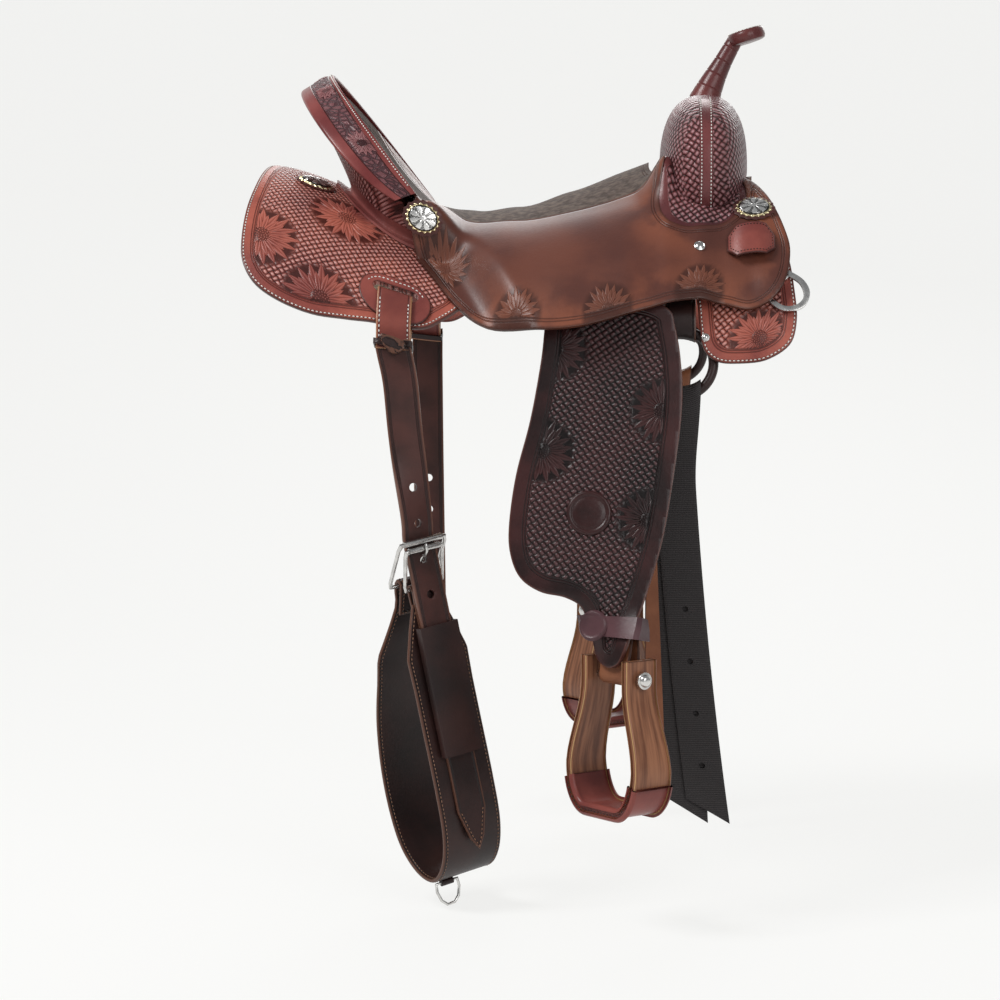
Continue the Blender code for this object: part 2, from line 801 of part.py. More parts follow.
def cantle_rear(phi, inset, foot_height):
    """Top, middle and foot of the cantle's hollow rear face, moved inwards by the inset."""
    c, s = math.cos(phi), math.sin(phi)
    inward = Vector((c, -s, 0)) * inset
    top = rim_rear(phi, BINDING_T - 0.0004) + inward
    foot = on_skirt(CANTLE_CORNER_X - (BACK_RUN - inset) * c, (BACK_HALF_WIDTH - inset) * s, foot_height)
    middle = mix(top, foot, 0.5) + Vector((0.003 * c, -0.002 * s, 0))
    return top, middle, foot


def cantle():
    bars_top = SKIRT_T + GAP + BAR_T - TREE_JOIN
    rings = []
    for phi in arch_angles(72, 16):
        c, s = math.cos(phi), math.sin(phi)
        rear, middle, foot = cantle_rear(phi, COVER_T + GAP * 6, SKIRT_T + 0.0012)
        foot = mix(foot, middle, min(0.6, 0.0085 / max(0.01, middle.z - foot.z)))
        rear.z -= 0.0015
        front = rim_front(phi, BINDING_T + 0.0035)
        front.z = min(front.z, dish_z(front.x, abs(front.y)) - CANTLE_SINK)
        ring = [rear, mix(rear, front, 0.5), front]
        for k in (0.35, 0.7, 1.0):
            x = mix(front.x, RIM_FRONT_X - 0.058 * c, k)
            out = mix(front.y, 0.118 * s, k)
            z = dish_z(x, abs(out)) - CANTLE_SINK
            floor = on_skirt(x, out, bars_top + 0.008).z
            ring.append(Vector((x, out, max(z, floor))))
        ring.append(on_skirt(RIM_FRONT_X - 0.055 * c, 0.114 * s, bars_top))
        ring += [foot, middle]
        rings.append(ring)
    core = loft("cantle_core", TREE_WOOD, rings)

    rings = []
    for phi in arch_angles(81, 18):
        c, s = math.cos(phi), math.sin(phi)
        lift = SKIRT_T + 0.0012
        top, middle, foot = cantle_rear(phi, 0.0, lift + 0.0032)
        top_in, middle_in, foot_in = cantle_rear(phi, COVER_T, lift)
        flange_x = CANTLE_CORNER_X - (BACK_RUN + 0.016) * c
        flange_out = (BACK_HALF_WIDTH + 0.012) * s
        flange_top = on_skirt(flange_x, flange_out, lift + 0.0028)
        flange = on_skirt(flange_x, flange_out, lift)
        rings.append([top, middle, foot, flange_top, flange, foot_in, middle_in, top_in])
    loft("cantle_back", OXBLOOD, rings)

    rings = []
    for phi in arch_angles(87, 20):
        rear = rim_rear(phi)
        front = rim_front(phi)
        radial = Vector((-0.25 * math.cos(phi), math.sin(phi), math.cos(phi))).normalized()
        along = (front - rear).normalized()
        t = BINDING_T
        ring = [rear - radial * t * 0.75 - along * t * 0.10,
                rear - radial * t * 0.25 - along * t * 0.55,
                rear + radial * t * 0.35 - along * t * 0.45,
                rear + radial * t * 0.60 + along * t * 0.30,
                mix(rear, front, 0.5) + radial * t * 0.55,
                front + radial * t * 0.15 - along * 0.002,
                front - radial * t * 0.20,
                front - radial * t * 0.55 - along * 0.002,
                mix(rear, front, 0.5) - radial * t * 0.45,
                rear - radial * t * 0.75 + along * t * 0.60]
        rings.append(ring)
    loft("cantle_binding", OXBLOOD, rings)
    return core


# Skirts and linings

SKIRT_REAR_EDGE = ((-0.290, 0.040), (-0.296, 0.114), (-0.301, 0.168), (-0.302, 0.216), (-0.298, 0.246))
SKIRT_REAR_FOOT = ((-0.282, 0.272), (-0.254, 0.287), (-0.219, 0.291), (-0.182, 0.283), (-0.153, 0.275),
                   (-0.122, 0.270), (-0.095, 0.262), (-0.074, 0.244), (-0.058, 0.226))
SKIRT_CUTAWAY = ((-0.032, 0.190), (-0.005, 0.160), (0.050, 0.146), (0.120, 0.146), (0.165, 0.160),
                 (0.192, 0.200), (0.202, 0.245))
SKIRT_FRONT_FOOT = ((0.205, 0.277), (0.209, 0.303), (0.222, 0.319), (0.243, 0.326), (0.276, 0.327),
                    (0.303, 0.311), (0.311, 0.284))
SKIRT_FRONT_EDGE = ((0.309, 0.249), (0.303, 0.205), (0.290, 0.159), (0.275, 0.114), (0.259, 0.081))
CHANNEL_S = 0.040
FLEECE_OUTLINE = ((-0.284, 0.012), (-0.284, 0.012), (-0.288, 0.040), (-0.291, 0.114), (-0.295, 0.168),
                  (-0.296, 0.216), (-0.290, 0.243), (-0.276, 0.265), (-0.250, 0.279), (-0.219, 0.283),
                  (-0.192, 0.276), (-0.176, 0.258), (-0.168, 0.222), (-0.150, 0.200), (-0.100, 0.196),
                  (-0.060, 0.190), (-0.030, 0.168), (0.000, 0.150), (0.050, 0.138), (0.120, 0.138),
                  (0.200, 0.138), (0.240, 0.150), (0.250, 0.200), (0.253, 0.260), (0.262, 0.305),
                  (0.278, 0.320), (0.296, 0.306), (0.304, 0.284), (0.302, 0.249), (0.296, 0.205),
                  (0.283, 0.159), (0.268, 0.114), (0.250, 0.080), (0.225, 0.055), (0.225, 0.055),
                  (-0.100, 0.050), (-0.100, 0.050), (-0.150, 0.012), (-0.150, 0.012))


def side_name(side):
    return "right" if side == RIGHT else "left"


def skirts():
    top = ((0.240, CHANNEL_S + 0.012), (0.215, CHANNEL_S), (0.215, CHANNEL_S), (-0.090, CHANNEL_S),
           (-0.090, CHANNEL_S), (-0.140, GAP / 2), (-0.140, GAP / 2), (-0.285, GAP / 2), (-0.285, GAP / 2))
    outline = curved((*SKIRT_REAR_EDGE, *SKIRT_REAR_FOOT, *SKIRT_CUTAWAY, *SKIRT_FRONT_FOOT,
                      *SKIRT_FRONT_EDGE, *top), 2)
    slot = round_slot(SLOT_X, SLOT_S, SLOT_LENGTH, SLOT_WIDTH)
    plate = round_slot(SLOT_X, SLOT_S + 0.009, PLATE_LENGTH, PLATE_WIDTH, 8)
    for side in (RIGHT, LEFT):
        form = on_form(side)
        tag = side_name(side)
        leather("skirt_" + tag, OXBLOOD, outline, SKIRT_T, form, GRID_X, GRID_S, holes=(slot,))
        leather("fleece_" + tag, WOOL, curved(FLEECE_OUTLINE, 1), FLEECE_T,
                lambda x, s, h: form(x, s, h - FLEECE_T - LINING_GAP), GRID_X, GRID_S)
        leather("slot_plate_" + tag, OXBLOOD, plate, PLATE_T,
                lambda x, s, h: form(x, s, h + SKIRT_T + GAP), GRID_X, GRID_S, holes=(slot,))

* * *

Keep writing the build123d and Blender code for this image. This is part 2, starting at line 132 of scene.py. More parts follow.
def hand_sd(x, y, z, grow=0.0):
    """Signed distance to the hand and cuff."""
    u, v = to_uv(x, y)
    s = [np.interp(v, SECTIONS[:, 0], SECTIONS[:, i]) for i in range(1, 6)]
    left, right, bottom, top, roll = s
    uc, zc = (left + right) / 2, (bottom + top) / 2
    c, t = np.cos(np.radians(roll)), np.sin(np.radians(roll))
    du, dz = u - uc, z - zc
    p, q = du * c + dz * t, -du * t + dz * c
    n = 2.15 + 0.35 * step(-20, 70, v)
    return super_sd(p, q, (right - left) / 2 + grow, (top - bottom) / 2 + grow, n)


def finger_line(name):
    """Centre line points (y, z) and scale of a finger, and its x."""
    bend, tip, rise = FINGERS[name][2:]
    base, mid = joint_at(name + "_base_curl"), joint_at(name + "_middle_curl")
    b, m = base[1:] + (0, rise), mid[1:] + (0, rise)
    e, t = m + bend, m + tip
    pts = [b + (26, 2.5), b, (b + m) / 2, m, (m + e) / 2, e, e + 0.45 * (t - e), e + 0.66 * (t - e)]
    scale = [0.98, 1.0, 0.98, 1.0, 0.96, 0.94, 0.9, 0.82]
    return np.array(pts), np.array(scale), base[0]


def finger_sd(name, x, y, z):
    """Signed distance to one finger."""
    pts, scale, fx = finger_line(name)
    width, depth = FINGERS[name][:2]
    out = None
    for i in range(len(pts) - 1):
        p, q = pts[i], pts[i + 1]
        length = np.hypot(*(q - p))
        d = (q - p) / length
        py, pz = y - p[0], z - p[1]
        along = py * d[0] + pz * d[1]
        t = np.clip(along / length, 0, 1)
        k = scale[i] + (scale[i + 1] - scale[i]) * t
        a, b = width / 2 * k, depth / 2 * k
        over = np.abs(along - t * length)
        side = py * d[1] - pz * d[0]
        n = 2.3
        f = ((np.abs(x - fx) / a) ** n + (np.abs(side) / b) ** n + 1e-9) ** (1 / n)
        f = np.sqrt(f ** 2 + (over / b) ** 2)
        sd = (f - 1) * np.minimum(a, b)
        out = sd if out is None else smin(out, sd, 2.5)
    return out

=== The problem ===
Begin with the line containing "Keep writing the", end with the line containing "return super_sd(p, q, (right", and transcribe exactly every line in that span, with nothing added.

=== Exercise answer ===
Keep writing the build123d and Blender code for this image. This is part 2, starting at line 132 of scene.py. More parts follow.
def hand_sd(x, y, z, grow=0.0):
    """Signed distance to the hand and cuff."""
    u, v = to_uv(x, y)
    s = [np.interp(v, SECTIONS[:, 0], SECTIONS[:, i]) for i in range(1, 6)]
    left, right, bottom, top, roll = s
    uc, zc = (left + right) / 2, (bottom + top) / 2
    c, t = np.cos(np.radians(roll)), np.sin(np.radians(roll))
    du, dz = u - uc, z - zc
    p, q = du * c + dz * t, -du * t + dz * c
    n = 2.15 + 0.35 * step(-20, 70, v)
    return super_sd(p, q, (right - left) / 2 + grow, (top - bottom) / 2 + grow, n)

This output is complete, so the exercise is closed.